Superhero Media: Super

"From the twisted mind of James Gunn"; man, do you remember when James Gunn was a Troma alum known for shock horror and penis monsters? I mean in terms of his film work, instead of being known for an infamous Twitter dogpile attack orchestrated by internet Nazis as a dry-run before they targeted the head of Lucasfilm, just in case you forgot that's why Gunn was taken off Guardians of the Galaxy Vol. 3 for a few months. Anyway, calling Super a deconstruction of the Superhero genre would be reasonably fair, but also misses quite a lot. I imagine that there are almost as many takes on Super as there are those who have really written about it, as it is the kind of film which allows interpretation of the themes and message, if there is really one there. Is Super and indictment of violence, white male rage and/or cinema culture? Perhaps. Is it a reaction to the proliferation of overly sanitised and homogenised superhero cinema in Hollywood? Probably not, but I could see someone making that argument. Or is Super a commentary on drugs, mental health and the failings of policing? Well, that's more in my lane, isn't it?


Frank Darbo is a put-upon everyman who has caught precisely one break in his life, meeting and falling in love with is wife, Sarah. Despite being unattractive, put upon and having a rubbish job, Frank isn't actually all that angry, as far as this kind of film goes, certainly not to the absurd levels of Joker or Taxi Driver, when Sarah falls into the sway of a local drug kingpin, his initial response is despair, not rage. Frank's drift towards being the Crimson Bolt is framed as being divinely inspired, quite literally, as a godlike being speaks to him and tells him that some are chosen. As I progress further in my career as a Psychotherapist, I'm finding more and more that depictions of mental health issues in media are getting to me. Frank clearly needs help and has never gotten it, same with Libby, aka Bolty, and whilst there are plenty of people with delusions who live happy lives, both Frank and Libby are led to shockingly extreme behaviour by their untreated issues. I have to admit, I almost stopped the film after watching Elliot Page having to act mounting and sexually assaulting Frank.
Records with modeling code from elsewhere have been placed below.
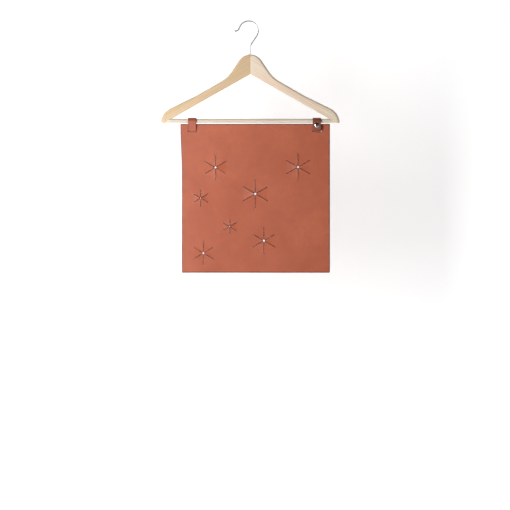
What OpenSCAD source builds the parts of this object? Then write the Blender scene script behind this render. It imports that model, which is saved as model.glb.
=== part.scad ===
// Scarf hanger: a wooden coat hanger with a swivel hook and a crossbar, and a square leather panel
// that hangs from the crossbar on two snap straps. Star-shaped cuts in the panel hold the scarves.
// X runs to the right, Y runs away from the viewer and Z runs up. The origin is the rail seat: the
// underside of the hook's wire at its top, on the swivel axis.

/* [Hook] */
// Diameter of the hook's wire
wire_d = 3.5; // [3:0.1:4]
// Radius of the hook's eye, to the middle of the wire
eye_r = 23.6; // [22:0.1:26]
// How far the eye's centre lies to the left of the swivel axis
eye_offset = 4.4; // [3:0.1:6]
// Lean of the leg between eye and shank, from upright
leg_lean = 33.4; // [28:0.1:38]
// Radius of the bend above the shank
bend_r = 9; // [6:0.5:12]
// Turn of the eye, from the leg round to the mouth
eye_turn = 193; // [180:1:198]
// Radius of the outward curl at the tip
curl_r = 10; // [8:0.5:12]
// Turn of the outward curl
curl_turn = 70; // [50:1:80]
// Diameter of the ball on the tip
tip_ball_d = 5; // [4:0.1:6]

/* [Arms] */
// Drop from the rail seat to the top of the crown
crown_drop = 79.6; // [76:0.1:90]
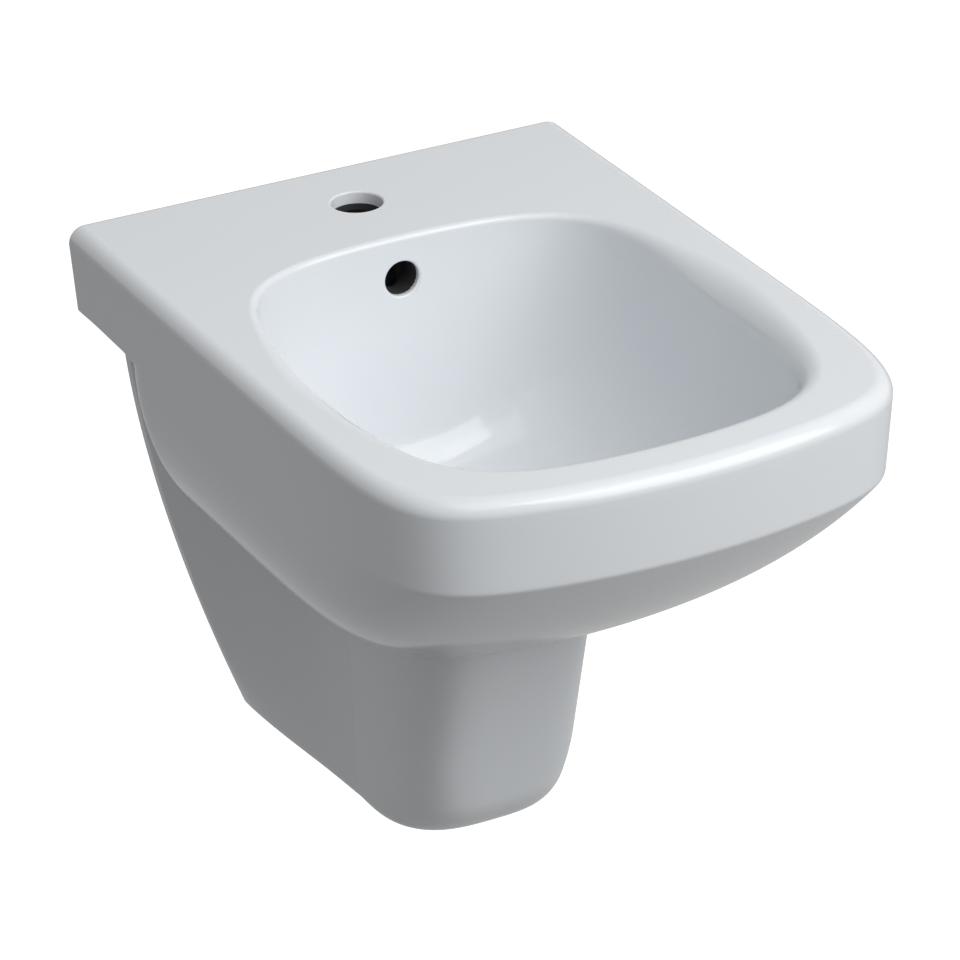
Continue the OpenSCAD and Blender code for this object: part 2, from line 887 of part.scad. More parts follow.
module stud_washers() {
    color(steel)
    both_studs() translate([0, 0, panel_t + sleeve_collar_t]) difference() {
        cylinder(h = stud_washer_t, d = 2 * stud_d);
        translate([0, 0, -1]) cylinder(h = stud_washer_t + 2, d = stud_thread_d + 2 * gap);
    }
}

module stud_nuts() {
    flats = 1.5 * stud_d + 1;
    color(steel)
    both_studs() translate([0, 0, panel_t + sleeve_collar_t + stud_washer_t]) difference() {
        intersection() {
            cylinder(h = stud_nut_t, d = flats / cos(30), $fn = 6);
            translate([0, 0, -0.01]) cylinder(h = stud_nut_t + 0.02, d = flats / cos(30) - 0.9);
        }
        translate([0, 0, -1]) cylinder(h = stud_nut_t + 2, d = stud_thread_d + 2 * fit);
    }
}

ceramic_body();
waste_body();
flange_seal();
cone_washer();
slip_washer();
back_nut();
plug_housing();
plug_spring();
plug_stem();
plug_seal();
plug_cap();
inlet_nut();
inlet_washer();
inlet_pipe();
trap_bottle();
head_seal();
head_nut();
trap_cup();
cup_seal();
outlet_seal();
outlet_nut();
outlet_pipe();
wall_rosette();
wall_studs();
stud_sleeves();
stud_washers();
stud_nuts();
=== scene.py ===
from math import cos, pi, radians, sin, tau

import bmesh
import bpy
import numpy as np
from bpy.props import FloatProperty, FloatVectorProperty, IntProperty, PointerProperty
from mathutils import Matrix, Vector


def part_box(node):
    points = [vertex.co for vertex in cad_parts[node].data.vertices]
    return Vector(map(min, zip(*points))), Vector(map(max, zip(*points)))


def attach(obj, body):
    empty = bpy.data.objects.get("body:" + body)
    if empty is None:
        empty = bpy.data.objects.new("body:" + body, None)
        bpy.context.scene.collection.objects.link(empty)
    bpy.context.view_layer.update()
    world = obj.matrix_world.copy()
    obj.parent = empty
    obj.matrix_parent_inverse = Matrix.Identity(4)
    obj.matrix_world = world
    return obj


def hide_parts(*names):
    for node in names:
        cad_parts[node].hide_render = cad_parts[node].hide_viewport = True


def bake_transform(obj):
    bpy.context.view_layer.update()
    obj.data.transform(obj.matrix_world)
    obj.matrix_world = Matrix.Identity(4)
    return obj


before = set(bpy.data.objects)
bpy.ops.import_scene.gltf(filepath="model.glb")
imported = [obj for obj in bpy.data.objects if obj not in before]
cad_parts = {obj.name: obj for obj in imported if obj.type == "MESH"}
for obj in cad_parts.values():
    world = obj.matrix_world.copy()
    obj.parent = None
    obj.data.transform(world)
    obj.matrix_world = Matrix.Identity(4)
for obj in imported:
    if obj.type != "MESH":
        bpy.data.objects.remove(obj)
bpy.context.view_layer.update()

bl_info = {
    "name": "Wall Hung Bidet",
    "version": (1, 0, 0),
    "blender": (4, 5, 0),
    "location": "3D Viewport > Sidebar > Bidet",
    "description": "Builds a glazed wall hung bidet with its waste, trap and wall fixings",
    "category": "Add Mesh",
}

CASTING_LOW, CASTING_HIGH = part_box("ceramic_body")
DECK = CASTING_HIGH.z
BIDET = "bidet"
PLUG = "plug"

# Places of the waste's axis, the outlet's axis, the studs, the tap hole and the overflow's duct
WASTE_Y = -0.200
OUTLET_Z = -0.202
STUD_X = 0.090
TAP_Y = -0.056
DUCT_Y = -0.095

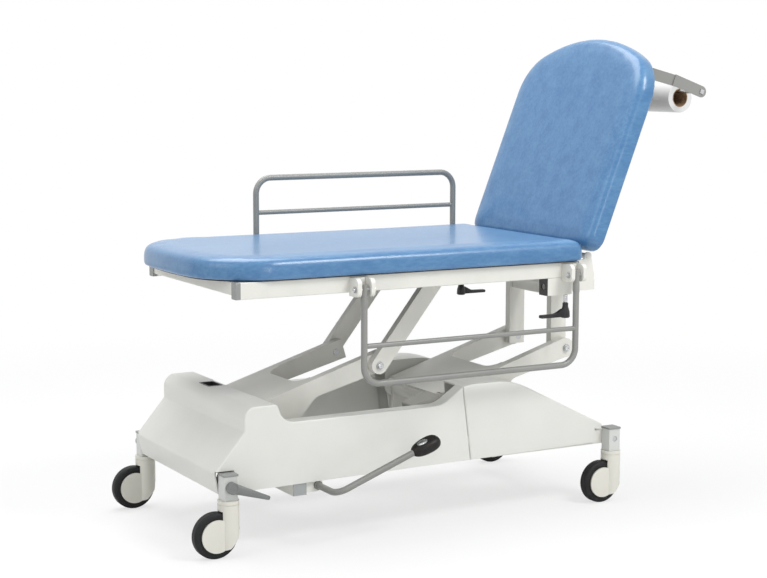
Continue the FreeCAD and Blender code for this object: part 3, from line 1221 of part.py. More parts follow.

Thankfully, Super comes back around in the conclusion. After the expected, and somewhat cathartic, orgy of violence in the third act, where Frank rescues Sarah and has his hero moment, the tone changes and something really interesting happens. In a voiceover and montage, we see that Sarah leaves Frank, finds someone new and raises a happy family. Rather than be angry, Frank is accepting, seeing that Sarah is the chosen one, not him, and he learns to accept the good in his life for what it is. I'm not going to lie, if not for that last segment, my review of Super would be pretty harsh, as the film it pretty easy to read in the same alt-Right vein as Joker or the like. "If your wife leaves you for another man, shag a teenager and buy a lot of guns" is equivocally NOT the message of Super, in fact, it makes a strong point against violence. It's still a little "Liberal" for my radical tastes, but the idea of not doing harm because it harms people as the central ideology for a superhero certainly has potential. I don't know, my friend who loaned me his copy of Super certainly didn't get the same reads as I did from it, so maybe there's not all that much to it and all I'm seeing is my own reflection.